In 10 years, I meet you again, where are you?

Saigon or Hanoi.

I went to Hanoi for the first time this year and found it to be rather charming. Saigon can swallow a person whole. It doesn’t stop for anyone. Hanoi seems to be a bit more on the sleepy side; the perfect place to get settled for a few months for an artistic excursion.


If you met a gentle Genie that offered you one dream, which would it be?

Ability to speak directly with animals.


Your idea of happiness?

Being comfortable and doing what I enjoy: making art, eating fruit, lying in hammocks.


Your idea of misery?

Lack of cognitive thinking.


If not yourself, who would you be?

One of my faux-relatives, such as my Amerasian sister from Paris, or Japanese mum via New York..


Your heroes?

My father.


What is your present state of mind?

Determined and conflicted.


Bedside table books?

The Japan Journals: 1947-2004 by Donald Richie


What do you do if you can’t sleep at night?

Roll over and over until exhausted.


Do you collect?

Cute tins, then I have to find nonsensical trinkets to store in them.


Tea or coffee?

cà phê sữa đá (Vietnamese iced coffee with condensed milk) or sencha


What is the strangest thing you believed as a child?



A color?

Blood orange.


A city?

Socotra Island. Small enough it could be a city.

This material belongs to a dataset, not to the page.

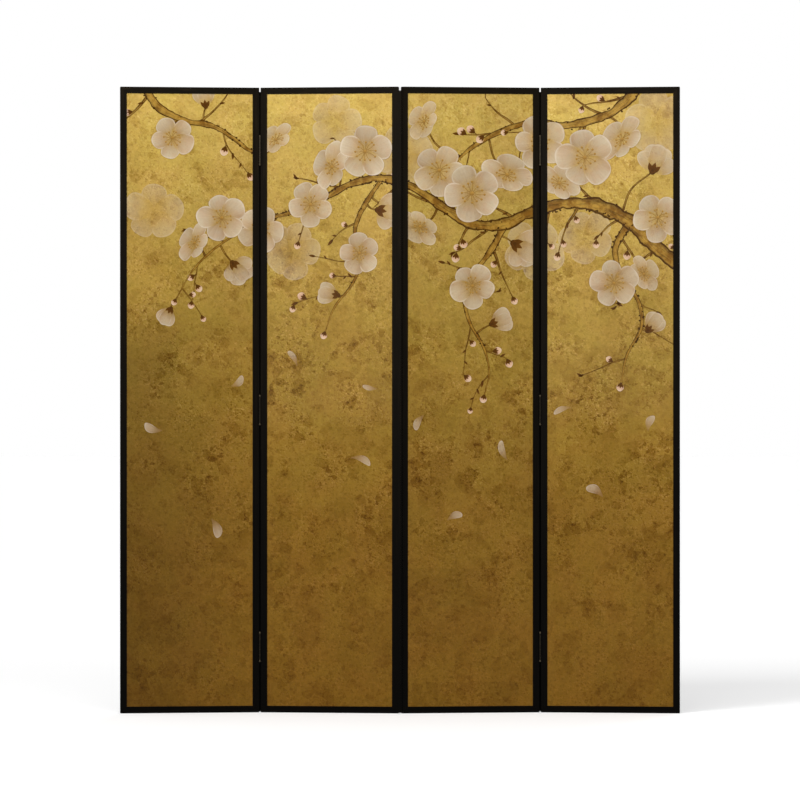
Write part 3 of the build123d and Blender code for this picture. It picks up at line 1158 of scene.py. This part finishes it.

What are your plans for this weekend?

I will be working on making new ceramic vessels.


A song?

“Afternoon Tea” by The Kinks


Right or left handed?

Right handed.


What is the best dish you can cook?

Canh chua cá (Vietnamese sweet and sour soup with fish, pineapple, tomato, bean sprouts in a tamarind broth). Each spoonful brings a Vietnamese of the South nostalgic memories, so I’m happy I can excel in it.


What is your middle name?

Ashley. It doesn’t flow but Mum insisted.


What do you do in your free time?

Read with my cat on my lap.


What inspires you?

Those who show respect for one another and nature.


What do you do for money?

Make a temporary composition from plant materials.


What do you do for pleasure?

Take off my sling backs and have an Old Fashioned.